Nevertheless, 200mm is restrictive. A gyroscope developed at 200mm doesn’t have enough room for a large sidewall tilt. That problem disappears with 300mm tools. In addition, Rosa said that because of the increasing interplay between ASICs, many of which are manufactured using 300mm processes, and MEMS chips, it’s much simpler and more cost-effective to bond together two 300mm wafers.

“The ASIC is getting more sophisticated and there are more outputs, and customers are working on integrating more on a single chip,” Rosa said. “The three things we continue to see in MEMS are new devices to drive devices, new applications for existing devices, and continued price erosion that is forcing companies to think creatively about pricing strategies.”

Those creative strategies include wafer bonding, stacking ASICs and MEMS in an advanced package, or a fully integrated monolithic ASIC and MEMS, where the MEMS is stacked directly on CMOS. And it includes adding more materials into a PVD chamber to create new thin films.

Conclusions
There is no question that MEMS will play an increasingly important role in a variety of markets. Pressure and motion sensors are critical components of the IoT and connected devices, and MEMS are a core technology.

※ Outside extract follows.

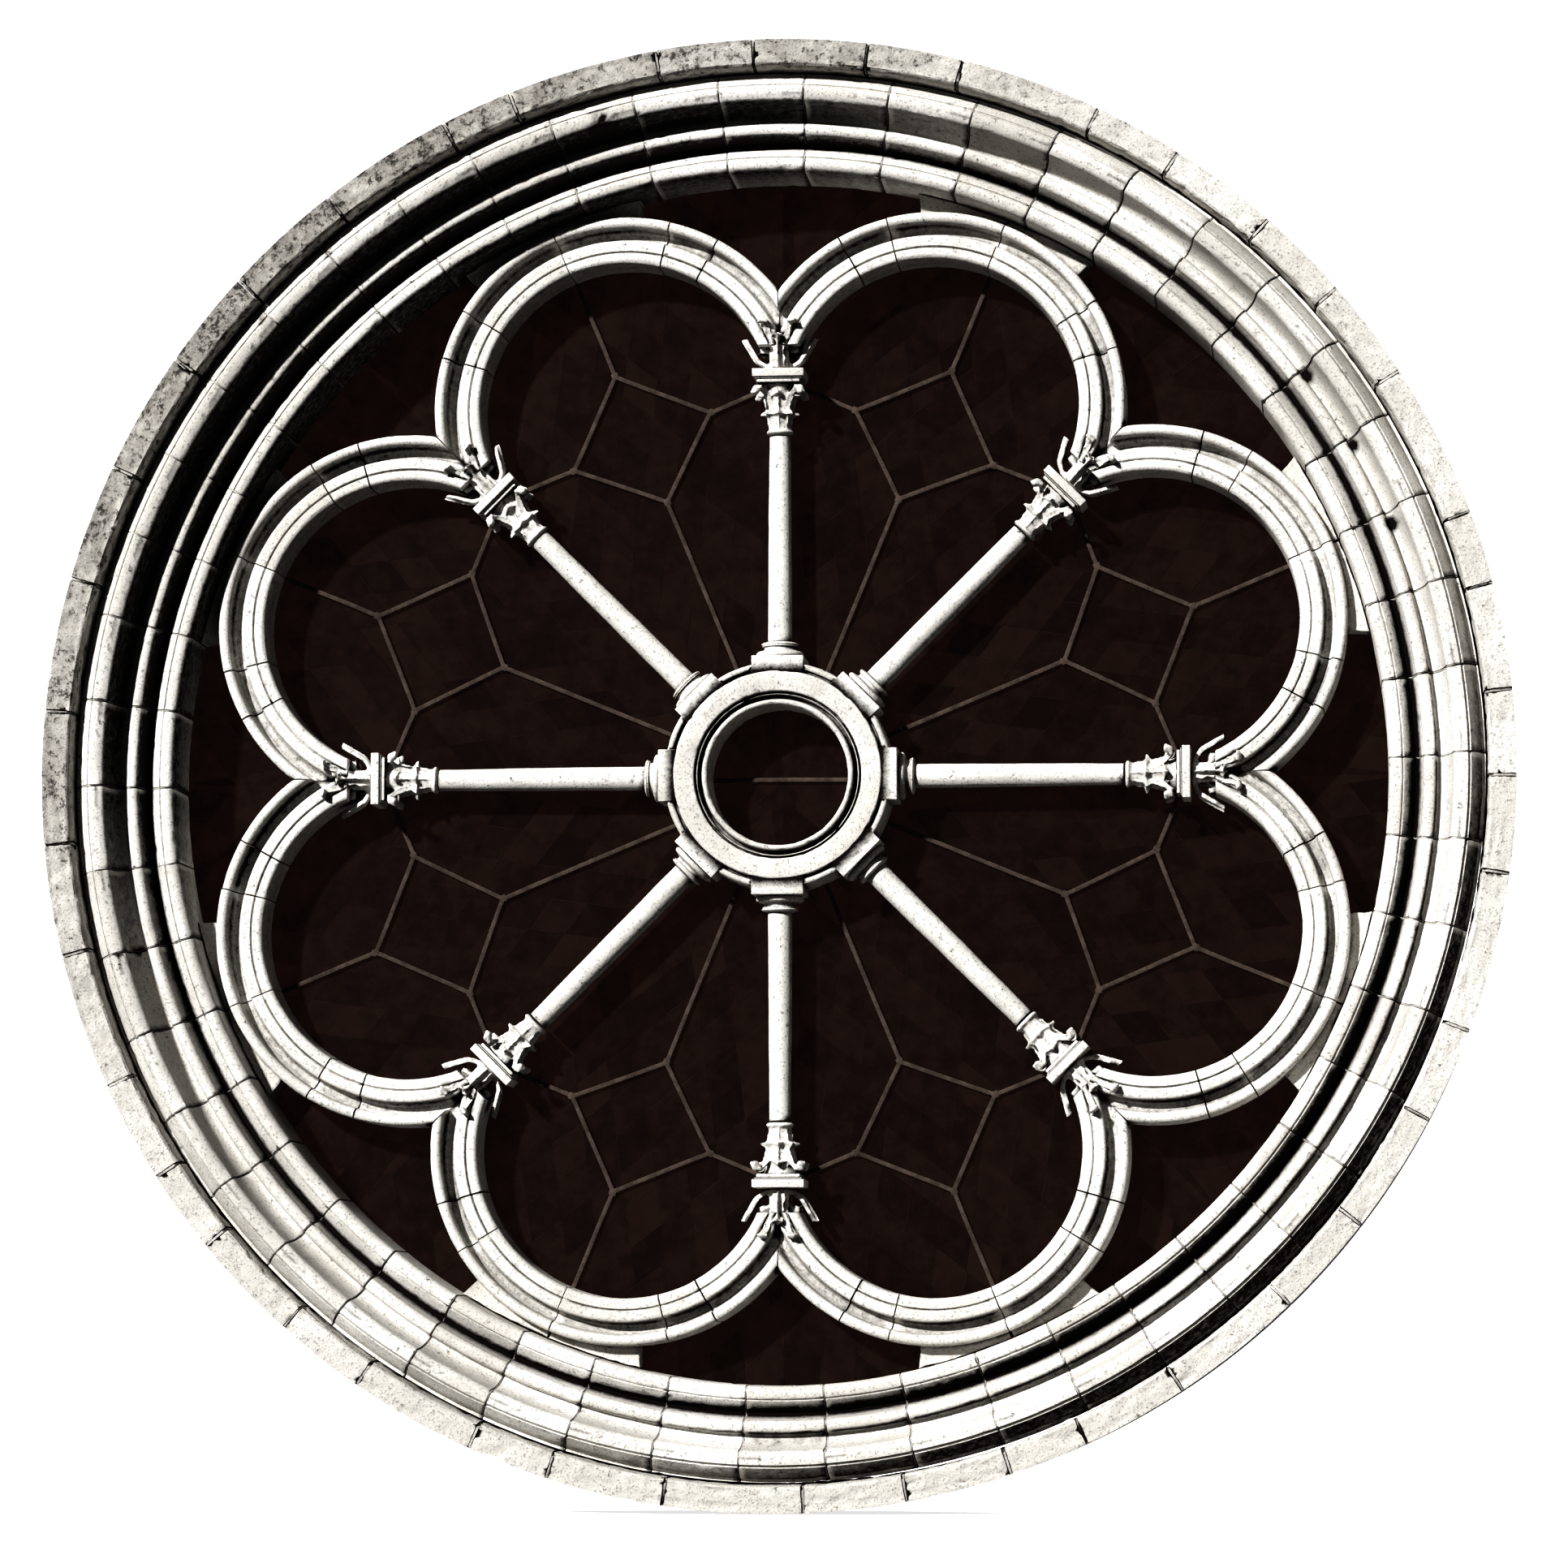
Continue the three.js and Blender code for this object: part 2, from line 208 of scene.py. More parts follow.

But price erosion will continue to haunt this market until there is either enough consolidation to create bigger players—or enough demand to overshadow the supply of these chips and warrant both a higher return on investment as well as increased investments in new technologies, methodologies and manufacturing processes.

At least for the moment, many companies are pausing to weigh their options. There are still plenty of MEMS chips being designed and manufactured, but what happens over the next couple years is not clear.